THE winners of a creative writing competition held for the second time have been announced. 

The Anne Frank Awards creative writing competition was held for the second time this year. 

Participants had to write something based on the Anne Frank quote: "what is done cannot be undone, but what we can prevent it from happening again". 

The awards evening was held at Brendon Books, Taunton, on Thursday, June 29. 

Author Angie Sage judged the winning entries and presented the prizes. 

There were three age categories that could be entered. 

The winners were: 

10-12 years - Ben Armstrong from Creech St Michael C of E Primary School. 

His entry: 

One day good

One day bad,

Death looking for you,

Dream as long as you have,

Dream until your final breath.

Watching the shadows looking for you,

Getting scared the closer the closer they get,

Then they go.

The stars shining,

Like your eyes in the dark,

The bookcase, your only hope,

The stars, your only freedom,

Kitty, your only trusted.

The betrayer,

The Gestapo,

Closer and closer they came,

Then you’re found,

Pray,

Pray,

Pray for God’s help,

Closer,

Closer you’re coming to be one of those stars.

Your last words,

‘What is done can’t be undone, but we can prevent it from happening again,’
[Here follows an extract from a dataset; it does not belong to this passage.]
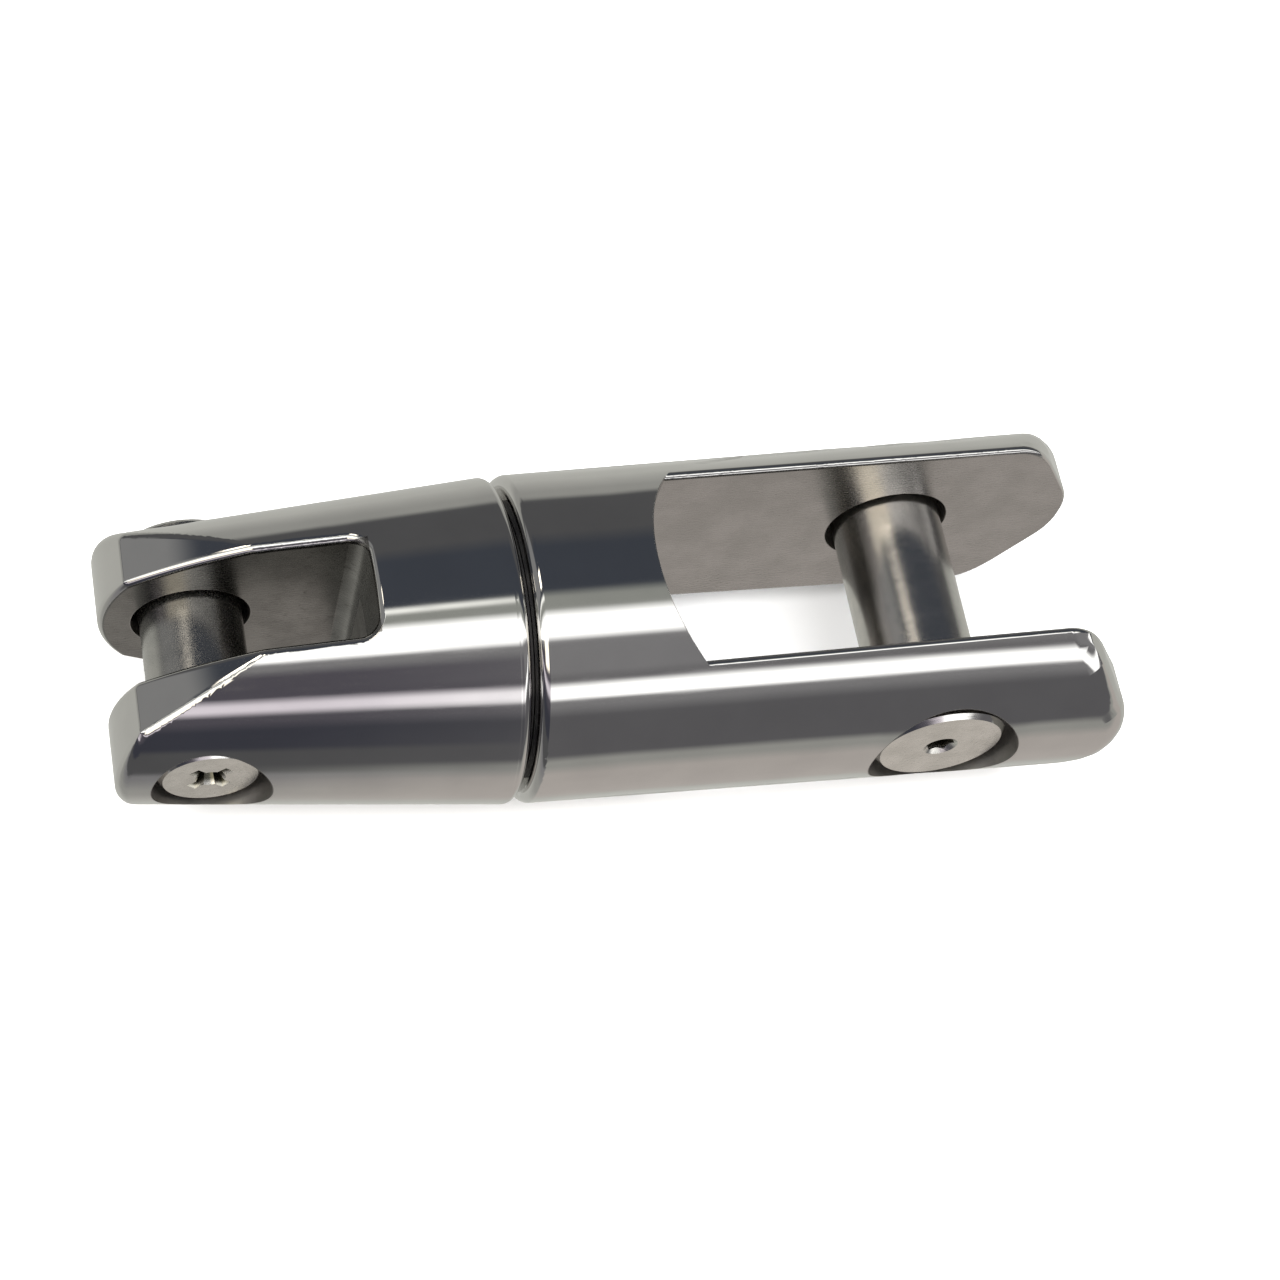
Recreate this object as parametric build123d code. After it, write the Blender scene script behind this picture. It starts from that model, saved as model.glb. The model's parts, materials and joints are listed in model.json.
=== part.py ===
from build123d import *
import math
import os

os.makedirs("parts", exist_ok=True)

# Anchor swivel: two forked jaws, joined end to end by a headed bolt, turn about the X axis.
# The chain jaw points to -X and the anchor jaw to +X.  Both cross pins lie along Y, with
# their screws at -Y.  Every x below is measured from the middle of the seam between the jaws;
# the finished pieces are moved so that the origin is the centre of the anchor pin.
# Millimetres throughout.

# jaw bodies
seam_radius = 17.0
seam_gap = 0.6
seam_rounding = 1.2
chain_taper = 5.14          # degrees that the chain jaw narrows towards its tip
anchor_flare = 1.0          # degrees that the anchor jaw widens towards its tip

# chain jaw
chain_pin_x = -31.3
chain_tip_x = -40.6
chain_slot_width = 10.4
chain_floor_x = -14.8
chain_floor_corner = 1.9
chain_facet_start = (-38.1, 7.9)    # x and z where the blunt tip meets the side facet
chain_facet_end = (-22.0, 14.35)
chain_facet_crown = 0.8
chain_tip_rounding = 1.3
chain_ears_from = -20.5             # the rounded edges of the ears lie beyond this x
chain_edge_break = 0.8

# anchor jaw
anchor_pin_x = 44.6
anchor_tip_radius = 19.2
anchor_nose_x = 65.1
anchor_nose_half_height = 3.0
anchor_nose_angle = 33.0            # degrees from the axis to where the nose facets leave the tip arc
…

Let us pray she’s correct.

13-15 years - Eleanor Clark from King's College Taunton 

Her entry: 

The ink was crumbling to dust; the places the ancient nib had jarred forming tiny meandering breaks

in the running river of time, and it was brown and smelt of the cart track down Cheriton Hill, when

the dust rose high in the mist after rain.
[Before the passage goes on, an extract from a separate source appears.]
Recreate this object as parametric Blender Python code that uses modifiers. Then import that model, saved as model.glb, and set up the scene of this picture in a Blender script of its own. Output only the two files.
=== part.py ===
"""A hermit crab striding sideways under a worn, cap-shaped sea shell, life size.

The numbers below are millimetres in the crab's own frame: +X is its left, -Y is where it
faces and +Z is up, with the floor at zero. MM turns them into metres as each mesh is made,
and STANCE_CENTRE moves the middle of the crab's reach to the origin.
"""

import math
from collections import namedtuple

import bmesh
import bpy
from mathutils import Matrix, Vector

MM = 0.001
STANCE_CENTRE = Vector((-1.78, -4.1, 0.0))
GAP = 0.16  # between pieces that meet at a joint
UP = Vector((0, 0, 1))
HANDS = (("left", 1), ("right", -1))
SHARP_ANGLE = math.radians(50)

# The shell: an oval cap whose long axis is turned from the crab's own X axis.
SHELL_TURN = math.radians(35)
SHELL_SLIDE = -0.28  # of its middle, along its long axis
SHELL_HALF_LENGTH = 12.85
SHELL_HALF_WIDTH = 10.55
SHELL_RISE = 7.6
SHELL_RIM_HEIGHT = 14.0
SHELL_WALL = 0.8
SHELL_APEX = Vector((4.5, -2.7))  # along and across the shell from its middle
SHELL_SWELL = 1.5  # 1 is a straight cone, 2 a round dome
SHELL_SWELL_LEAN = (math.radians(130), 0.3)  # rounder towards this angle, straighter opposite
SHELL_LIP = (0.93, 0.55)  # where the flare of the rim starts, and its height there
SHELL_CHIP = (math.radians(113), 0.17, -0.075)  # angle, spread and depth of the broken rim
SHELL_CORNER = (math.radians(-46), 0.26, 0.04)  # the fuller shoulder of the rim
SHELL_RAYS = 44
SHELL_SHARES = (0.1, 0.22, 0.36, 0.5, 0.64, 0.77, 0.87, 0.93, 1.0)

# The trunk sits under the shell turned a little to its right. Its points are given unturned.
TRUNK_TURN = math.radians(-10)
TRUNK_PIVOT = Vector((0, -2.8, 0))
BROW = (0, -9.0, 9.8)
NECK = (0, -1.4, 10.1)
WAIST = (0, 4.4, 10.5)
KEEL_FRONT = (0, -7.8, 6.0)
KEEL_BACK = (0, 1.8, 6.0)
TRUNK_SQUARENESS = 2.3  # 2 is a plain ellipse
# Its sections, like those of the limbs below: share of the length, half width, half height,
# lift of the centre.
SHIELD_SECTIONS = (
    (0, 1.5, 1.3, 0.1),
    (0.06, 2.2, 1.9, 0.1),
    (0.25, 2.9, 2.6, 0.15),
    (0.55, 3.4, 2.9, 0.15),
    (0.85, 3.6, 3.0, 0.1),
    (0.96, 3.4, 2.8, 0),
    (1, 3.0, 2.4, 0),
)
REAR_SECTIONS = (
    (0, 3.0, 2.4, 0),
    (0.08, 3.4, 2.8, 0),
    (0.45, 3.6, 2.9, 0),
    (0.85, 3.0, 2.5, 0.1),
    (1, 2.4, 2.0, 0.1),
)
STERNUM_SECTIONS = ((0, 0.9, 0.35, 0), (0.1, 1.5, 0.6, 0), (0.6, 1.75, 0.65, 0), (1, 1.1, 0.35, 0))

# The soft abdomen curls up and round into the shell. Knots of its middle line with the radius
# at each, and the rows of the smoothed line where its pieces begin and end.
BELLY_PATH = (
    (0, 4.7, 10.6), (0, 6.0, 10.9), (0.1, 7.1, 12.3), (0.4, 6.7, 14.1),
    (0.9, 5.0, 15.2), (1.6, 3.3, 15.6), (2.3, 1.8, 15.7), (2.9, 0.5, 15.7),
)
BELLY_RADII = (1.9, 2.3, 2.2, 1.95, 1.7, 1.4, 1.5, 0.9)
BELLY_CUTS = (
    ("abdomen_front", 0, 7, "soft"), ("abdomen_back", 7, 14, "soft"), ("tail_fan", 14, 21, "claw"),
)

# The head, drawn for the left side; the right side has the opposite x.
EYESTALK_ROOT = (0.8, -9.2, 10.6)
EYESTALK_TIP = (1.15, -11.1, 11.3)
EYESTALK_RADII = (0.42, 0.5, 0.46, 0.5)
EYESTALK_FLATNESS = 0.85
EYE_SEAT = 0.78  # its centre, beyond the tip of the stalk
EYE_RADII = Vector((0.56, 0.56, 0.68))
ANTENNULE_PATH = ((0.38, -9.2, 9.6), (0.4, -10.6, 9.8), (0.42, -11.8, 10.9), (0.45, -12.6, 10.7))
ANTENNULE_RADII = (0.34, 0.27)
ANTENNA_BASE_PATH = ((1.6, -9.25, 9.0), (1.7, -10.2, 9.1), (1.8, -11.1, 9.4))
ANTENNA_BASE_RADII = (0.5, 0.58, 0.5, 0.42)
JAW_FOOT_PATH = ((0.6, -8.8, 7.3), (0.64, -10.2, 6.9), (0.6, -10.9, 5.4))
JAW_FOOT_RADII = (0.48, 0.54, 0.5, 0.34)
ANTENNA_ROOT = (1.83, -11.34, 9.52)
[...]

Particles danced like fairies when she turned a page, with adoring delicacy and a throb of longing. The

air was full of the very essence of humanity mingling across ages, space closed between by her gentle

fingers.

The field poppy in a jam jar on the windowsill leant against its friend, a sumptuous cornflower, resting

together, exhausted from the effort of redemption. She vowed to the poppy, as something more real

than a supposedly symbolic piece of paper pinned to a lapel in a lonely service at which only the

remembered were blessed. Even the molecular structure that built its sweet nectar, was grown of the

Earth.

Plucking the poppy from the jar, and watching the water from its stem wash about on the varnished

wood, impermeable, she closed the fragile pages of the book.

The French landscape lay before her, unfolding its undulations down from the window, and over the

corn-field, to the west where the vineyards grew, and the Marne river, flowing silent and slow beyond

it all.

Fruits sank heavily into the ground as they fell from trees in the orchard, rocking the rope of a wooden

swing hanging precariously, neglected, from a branch. Each low thud like the clumping of boot nails

across the muted earth, ruptured and shredded of its wealth in the heat of battle. The country rolled

away unchanged, until the last stile and the bend in the long white road. There the tranquillity ended

and the blades of grass bore the scars of the past, and the swish of the wind carried footsteps and

whispers of the long-dead. War country.

She went back to bed. Dreamt.

She fell at His feet, or where they would have been, if He was five feet eleven, like the book said. The

poppy clutched in her hand did not droop, but the black spots crinkled like crepe in a mourning dress.

Whispering Wilfred Owen in a lilting, lurching voice, she pledged every breath to His eternal rest. As

though He understood, she sensed the phosphorescent light break over the gravestone head, and

knew that God would pardon, if mortals would not.

A death bell from a country steeple formed the last perplexing images of the dream, before it faded

red and black, like blood, and Devonshire earth, like the bullet that ended Him, like ink in His book.

He had not deserted them, his hallowed comrades, and was not cowardly or futile. When He took His

final journey and pressed His spine against that post, facing the barrel of the gun, was He a coward

then?

The brittle, damp-spotted paper of the book blew open in the wind. She smiled.

“Dulci et decorum est pro patria mori. Never again, Grandfather.”

16-18 years - Edward Buckton from Bridgwater and Taunton College

His entry:

What is done cannot be undone,

But rivers flow through forest dens children have made.

What is done cannot be undone,

But sunlight washes concrete builds in earnest gold.

What is done cannot be undone,

But vines sponge old tracks, pulling them to decency.

What is done cannot be undone,

But stones lie engraved, a grave, times marked misguided.

What is done cannot be undone,

But trees are rooted where bodies lay in damp heat.

What is done cannot be undone,

But Bergen-Belsen barbed wire rusts; it’s buried, now.

Scholars learn victim’s hardships, teaching, subduing.

What is done cannot be undone,

But we can prevent it from happening again.